Takes an arbitrary blob, and returns a string made by encoding the blob in hexadecimal.

<procedure>(blob→hexstring/uppercase BLOB) ⇒ STRING</procedure>

As above, but using `ABCDEF` rather than `abcdef` in the string representation.

<procedure>(hexstring→blob STRING) ⇒ BLOB</procedure>

Creates a blob from a hexadecimal string. If the string is not even-lengthed, or contains characters outside of `[0-9a-fA-F]`, an error is signalled.

<procedure>(blob-xor BLOB BLOB) ⇒ BLOB</procedure>

Given two blobs of the same size, returns a blob of that size obtained by bitwise XORing the two input blobs together. Useful for chaining in cyphertext for each block in a CBC operation.

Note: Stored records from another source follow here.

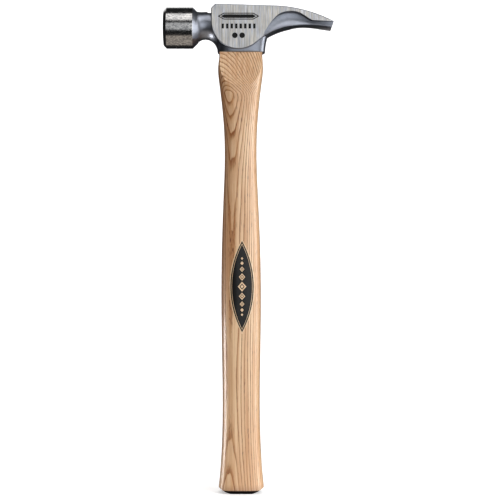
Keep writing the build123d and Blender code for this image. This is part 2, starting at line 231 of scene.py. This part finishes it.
def head_metal():
    """Cast titanium: linished flat sides, turned poll, and fine cast skin everywhere else."""
    g = Graph("cast_titanium")
    x, y, _ = g.split(g.position)
    _, normal_y, normal_z = g.split(g.normal)
    side = g.remap(g.math("ABSOLUTE", normal_y), 0.985, 0.997)
    side = g.mul(side, g.remap(g.math("ABSOLUTE", y), *CHEEK_Y))
    up = g.mul(g.remap(normal_z, 0.90, 0.96), g.remap(x, *TOP_X))
    flat = g.math("MAXIMUM", side, up)
    turned = g.remap(x, *TURNED_X)

    # Belt grinding marks run up and down the flat sides
    belt_fine = g.noise(g.scaled(g.position, (2600.0, 2600.0, 70.0)), detail=2.0, rough=0.7)
    belt_wide = g.noise(g.scaled(g.position, (1300.0, 1300.0, 45.0)), detail=2.0, rough=0.6)
    belt = g.add(g.mul(belt_fine, 0.5), g.mul(belt_wide, 0.5))
    tint = g.noise(g.scaled(g.position, (1100.0, 1100.0, 90.0)), detail=1.0)
    # Turning marks run round the poll
    lathe = g.noise(g.scaled(g.position, (3600.0, 120.0, 120.0)), detail=2.0, rough=0.65)
    mottle = g.noise(g.scaled(g.position, (420.0, 700.0, 700.0)), detail=4.0, rough=0.6)
    patch = g.noise(g.position, scale=90.0, detail=2.0, rough=0.5)
    # Cast skin
    grit = g.noise(g.position, scale=2600.0, detail=3.0, rough=0.6)
    skin = g.noise(g.position, scale=420.0, detail=3.0, rough=0.6)

    cast_colour = g.mix(skin, srgb("868a94"), srgb("a4a8b2"))
    belt_tint = g.mix(g.remap(tint, 0.35, 0.65), srgb("e6e8ee"), srgb("ebe7df"))
    belt_dark = g.mix(g.remap(tint, 0.35, 0.65), srgb("a0a2a8"), srgb("a6a39d"))
    belt_colour = g.mix(g.remap(belt, 0.36, 0.62), belt_dark, belt_tint)
    turned_colour = g.mix(g.remap(mottle, 0.35, 0.65), srgb("8b8a8b"), srgb("c4c2bf"))
    colour = g.mix(flat, cast_colour, belt_colour)
    colour = g.mix(turned, colour, turned_colour)
    colour = g.mix(g.mul(g.remap(patch, 0.45, 0.8), 0.20), colour, srgb("6d6a66"))

    rough_cast = g.add(0.29, g.mul(skin, 0.12))
    rough_belt = g.add(0.44, g.mul(belt, 0.24))
    rough_turned = g.add(0.13, g.mul(mottle, 0.14))
    rough = g.math("MULTIPLY_ADD", g.sub(rough_belt, rough_cast), flat, rough_cast)
    rough = g.math("MULTIPLY_ADD", g.sub(rough_turned, rough), turned, rough)

    height_cast = g.add(g.mul(grit, 0.25), g.mul(skin, 0.45))
    height_belt = g.mul(belt, 0.9)
    height_turned = g.add(g.mul(lathe, 0.22), g.mul(mottle, 0.10))
    height = g.math("MULTIPLY_ADD", g.sub(height_belt, height_cast), flat, height_cast)
    height = g.math("MULTIPLY_ADD", g.sub(height_turned, height), turned, height)
    bumped = g.bump(height, 0.5, 0.06 * MM)
    return g.surface(Base_Color=colour, Metallic=1.0, Roughness=rough, Normal=bumped)


def enamel():
    """Dull black fill of the marks on the cheek."""
    g = Graph("black_enamel")
    specks = g.noise(g.position, scale=1500.0, detail=3.0, rough=0.6)
    colour = g.mix(g.remap(specks, 0.4, 0.75), srgb("040404"), srgb("101010"))
    rough = g.add(0.5, g.mul(specks, 0.3))
    return g.surface(Base_Color=colour, Roughness=rough, Normal=g.bump(specks, 0.3, 0.05 * MM),
                     Specular_IOR_Level=0.25)


# Label, in millimetres: place along the label and half-length of each lozenge, the share of it that is
# hollow and the share filled again, and the lines round the edge

LOZENGES = ((0.0, 4.6), (9.0, 3.4), (16.2, 2.5), (21.8, 1.8), (26.2, 1.3))
LOZENGE_LEAN = 1.15
LOZENGE_EDGE = 0.08
HOLLOW_ABOVE = 2.0
HOLLOW_SHARE = 0.62
CORE_SHARE = 0.36
BORDER = (0.85, 0.97)
PIN_LINE = (2.0, 2.35)
PIN_EDGE = 0.06


def label_print():
    """Black printed transfer with cream lines: a plain double border and a column of lozenges."""
    g = Graph("label_print")
    low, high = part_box("handle_label")
    centre_x, centre_z = (low.x + high.x) / 2, (low.z + high.z) / 2
    half_x, half_z = (high.x - low.x) / 2, (high.z - low.z) / 2
    arc = (half_z ** 2 + half_x ** 2) / (2 * half_x)
    x, _, z = g.split(g.position)
    from_axis = g.math("ABSOLUTE", g.sub(x, centre_x))
    along = g.sub(z, centre_z)
    out_x = g.add(from_axis, arc - half_x)
    inside = g.sub(arc, g.math("SQRT", g.add(g.mul(out_x, out_x), g.mul(along, along))))

    def within(value, limit, edge):
        """1 where the value is under the limit and 0 past it, both in millimetres, with a soft edge."""
        return g.remap(value, (limit - edge) * MM, (limit + edge) * MM, 1.0, 0.0)

    border = g.remap(inside, BORDER[0] * MM, BORDER[1] * MM, 1.0, 0.0)
    past_start = g.remap(inside, (PIN_LINE[0] - PIN_EDGE) * MM, (PIN_LINE[0] + PIN_EDGE) * MM)
    pin_line = g.mul(past_start, within(inside, PIN_LINE[1], PIN_EDGE))
    marks = g.math("MAXIMUM", border, pin_line)
    spread = g.math("ABSOLUTE", along)
    lean = g.mul(from_axis, LOZENGE_LEAN)
    for place, size in LOZENGES:
        reach = g.add(lean, g.math("ABSOLUTE", g.sub(spread, place * MM)))
        marks = g.math("MAXIMUM", marks, within(reach, size, LOZENGE_EDGE))
        if size > HOLLOW_ABOVE:
            hollow = within(reach, size * HOLLOW_SHARE, LOZENGE_EDGE)
            core = within(reach, size * CORE_SHARE, LOZENGE_EDGE)
            marks = g.sub(marks, g.sub(hollow, core))
    wear = g.noise(g.scaled(g.position, (900.0, 900.0, 260.0)), detail=4.0, rough=0.65)
    ink = g.mix(g.remap(wear, 0.45, 0.8), srgb("060505"), srgb("1a1716"))
    cream = g.mix(g.remap(wear, 0.3, 0.7), srgb("f2d9b8"), srgb("d9b68c"))
    colour = g.mix(g.math("MULTIPLY", marks, 1.0, clamp=True), ink, cream)
    rough = g.add(0.35, g.mul(wear, 0.15))
    waves = g.noise(g.scaled(g.position, LACQUER_WAVES), detail=2.0)
    return g.surface(Base_Color=colour, Roughness=rough, Specular_IOR_Level=0.3, Coat_Weight=0.25,
                     Coat_Roughness=0.12, Coat_Normal=g.bump(waves, 0.25, LACQUER_RELIEF))


def plain_metal(name, low, high, rough_low, rough_high, scale):
    """Bare metal between two tones and two roughnesses, with a fine grain."""
    g = Graph(name)
    grain = g.noise(g.position, scale=scale, detail=4.0, rough=0.65)
    colour = g.mix(grain, srgb(low), srgb(high))
    rough = g.remap(grain, 0.3, 0.7, rough_low, rough_high)
    return g.surface(Base_Color=colour, Metallic=1.0, Roughness=rough, Normal=g.bump(grain, 0.4, 0.05 * MM))


HICKORY = wood("lacquered_hickory", srgb("f7dab2"), srgb("bd7e44"), srgb("74340c"), srgb("54280e"), 0.7,
               painted_butt_shade=True)
HARDWOOD = wood("wedge_hardwood", srgb("8f5f3a"), srgb("6f4526"), srgb("4b2c16"), srgb("2a170b"), 0.3)
LOOKS = {
    "head": head_metal(),
    "handle": HICKORY,
    "wood_wedge": HARDWOOD,
    "steel_wedge_front": plain_metal("wedge_steel", "5d5750", "8f8a84", 0.3, 0.55, 900.0),
    "nail_magnet": plain_metal("magnet_nickel", "b9b6ae", "d8d5cd", 0.12, 0.25, 700.0),
    "cheek_mark_enamel": enamel(),
    "handle_label": label_print(),
}
LOOKS["steel_wedge_rear"] = LOOKS["steel_wedge_front"]

for node, look in LOOKS.items():
    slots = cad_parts[node].data.materials
    for index in range(len(slots)):
        slots[index] = look
    if not len(slots):
        slots.append(look)


# Floor, backdrop and lights

def backdrop():
    """A pale round floor that sweeps up into a wall all round the hammer."""
    hub, radius, height, bend = 0.3, 3.2, 5.0, 1.2
    sweep_steps, sides = 12, 96
    profile = [(hub, 0.0)]
    for step in range(sweep_steps + 1):
        angle = math.pi / 2 * step / sweep_steps
        profile.append((radius - bend + bend * math.sin(angle), bend - bend * math.cos(angle)))
    profile.append((radius, height))
    turns = [2 * math.pi * side / sides for side in range(sides)]
    vertices = [(0.0, 0.0, 0.0)]
    vertices += [(r * math.cos(turn), r * math.sin(turn), z) for r, z in profile for turn in turns]
    faces = [(0, 1 + side, 1 + (side + 1) % sides) for side in range(sides)]
    for ring in range(len(profile) - 1):
        inner, outer = 1 + ring * sides, 1 + (ring + 1) * sides
        for side in range(sides):
            after = (side + 1) % sides
            faces.append((inner + side, outer + side, outer + after, inner + after))
    mesh = bpy.data.meshes.new("floor")
    mesh.from_pydata(vertices, [], faces)
    mesh.polygons.foreach_set("use_smooth", [True] * len(faces))
    floor = bpy.data.objects.new("floor", mesh)
    bpy.context.scene.collection.objects.link(floor)
    g = Graph("pale_floor")
    tooth = g.noise(g.position, scale=60.0, detail=3.0)
    pale = g.mix(tooth, (0.86, 0.86, 0.86), (0.89, 0.89, 0.89))
    mesh.materials.append(g.surface(Base_Color=pale, Roughness=0.85, Emission_Color=(1.0, 1.0, 1.0),
                                    Emission_Strength=0.45))
    return floor


def soft_box(name, place, target, size, power, colour, in_reflections, on_matt):
    """One rectangular lamp aimed at a target and never seen by the camera."""
    light = bpy.data.lights.new(name, "AREA")
    light.shape = "RECTANGLE"
    light.size, light.size_y = size
    light.energy = power
    light.color = colour
    lamp = bpy.data.objects.new(name, light)
    bpy.context.scene.collection.objects.link(lamp)
    lamp.location = place
    lamp.rotation_mode = "QUATERNION"
    lamp.rotation_quaternion = (Vector(target) - Vector(place)).to_track_quat("-Z", "Y")
    lamp.visible_camera = False
    lamp.visible_glossy = in_reflections
    lamp.visible_diffuse = on_matt


WHITE = (1.0, 1.0, 1.0)
MIDDLE = (0.0, 0.0, 0.25)
KEY_PLACE = (1.36, -0.90, 0.46)
KEY_SIZE = (1.7, 1.5)
COOL = (0.94, 0.97, 1.0)
CREAM = (1.0, 0.9, 0.8)
AMBER = (1.0, 0.42, 0.12)

# Name, place, target, size, power in watts, colour, seen in reflections, lights matt surfaces. The
# sheens are cards seen only as reflections in the lacquer and the metal.
LIGHTS = (
    ("overhead", (0.65, -1.13, 1.90), (0.65, -1.13, 0.0), (1.9, 1.64), 19.5, WHITE, True, True),
    ("key_right", KEY_PLACE, MIDDLE, KEY_SIZE, 30.0, WHITE, False, True),
    ("front_fill", (0.60, -2.4, 0.5), MIDDLE, (1.9, 1.8), 12.0, COOL, True, True),
    ("floor_bounce", (-0.05, -0.08, 0.003), (-0.05, -0.08, 1.0), (0.8, 0.6), 0.8, CREAM, True, True),
    ("wall_wash", (0.0, 1.2, 2.6), (0.0, 3.0, 0.6), (4.0, 1.2), 90.0, WHITE, False, True),
    ("back_fill", (-0.4, 1.9, 1.5), MIDDLE, (1.8, 0.9), 6.0, WHITE, True, True),
    ("warm_left", (-1.2, -0.5, 0.25), MIDDLE, (0.6, 1.2), 2.2, AMBER, False, True),
    ("sheen_left", (-0.30, 0.01, 0.075), (0.0, 0.01, 0.075), (0.16, 0.15), 0.8, WHITE, True, False),
    ("sheen_key", KEY_PLACE, MIDDLE, KEY_SIZE, 46.0, WHITE, True, False),
    ("sheen_right", (1.40, -0.24, 0.36), MIDDLE, (0.6, 1.3), 8.0, WHITE, True, False),
)
WORLD_COLOUR = (0.85, 0.92, 1.0, 1.0)
WORLD_STRENGTH = 0.018

# The room is only a background: it lights nothing and shows in no reflection
room = backdrop()
room.visible_glossy = False
room.visible_diffuse = False
for light in LIGHTS:
    soft_box(*light)

world = bpy.data.worlds.new("studio")
world.use_nodes = True
background = world.node_tree.nodes["Background"]
background.inputs["Color"].default_value = WORLD_COLOUR
background.inputs["Strength"].default_value = WORLD_STRENGTH
bpy.context.scene.world = world
bpy.context.scene.view_settings.view_transform = "Standard"

# Camera: level, square to the cheek, at half the height of the hammer

CAMERA_PLACE = (8.2 * MM, -1.430, 227.7 * MM)
CAMERA_LENS = 109.45
CAMERA_SENSOR = 36.0

camera_data = bpy.data.cameras.new("camera")
camera_data.sensor_width = CAMERA_SENSOR
camera_data.lens = CAMERA_LENS
camera = bpy.data.objects.new("camera", camera_data)
bpy.context.scene.collection.objects.link(camera)
camera.location = CAMERA_PLACE
camera.rotation_euler = (math.pi / 2, 0.0, 0.0)
bpy.context.scene.camera = camera
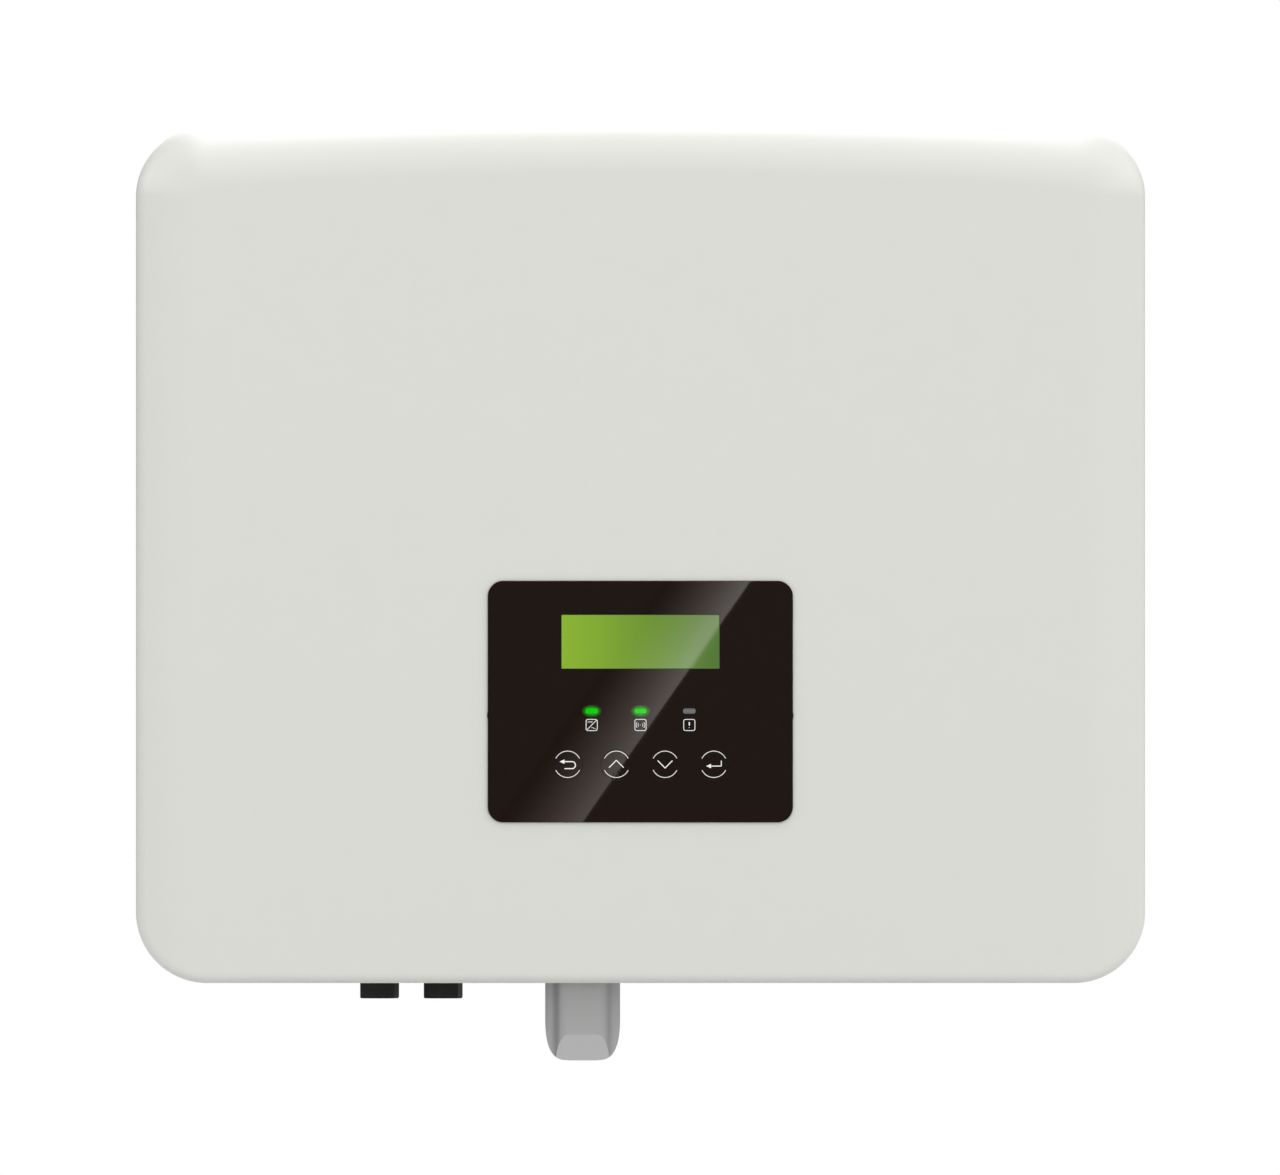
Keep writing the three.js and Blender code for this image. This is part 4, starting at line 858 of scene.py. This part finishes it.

<procedure>(blob-pad BLOB SIZE) ⇒ BLOB</procedure>

Given a blob of at most SIZE-1 bytes, and a desired size, returns a blob of SIZE bytes by appending padding to the end of the input blob. The padding is a byte with the high bit set and no other bits set, followed by enough all-zero bytes to fill the block.

<procedure>(blob-unpad BLOB) ⇒ BLOB</procedure>

Reverses the effect of the previous function, by removing zero bytes from the end of the supplied blob, then removing a single byte with only the high bit set. If the input blob does not have valid padding at the end, an error is signalled.

<procedure>(make-cbc-encryptor ENCRYPTOR BLOCKSIZE) ⇒ PROCESSOR</procedure>

Given a block encryption function that accepts and returns blobs of BLOCKSIZE bytes, returns a CBC processor using the supplied encryptor that will encrypt arbitrary blobs, making them larger with padding in the process.

<procedure>(make-cbc-decryptor ENCRYPTOR BLOCKSIZE) ⇒ PROCESSOR</procedure>

Given a block decryption function that accepts and returns blobs of BLOCKSIZE bytes, returns a CBC processor using the supplied decryptor that will decrypt arbitrary blobs, stripping off padding.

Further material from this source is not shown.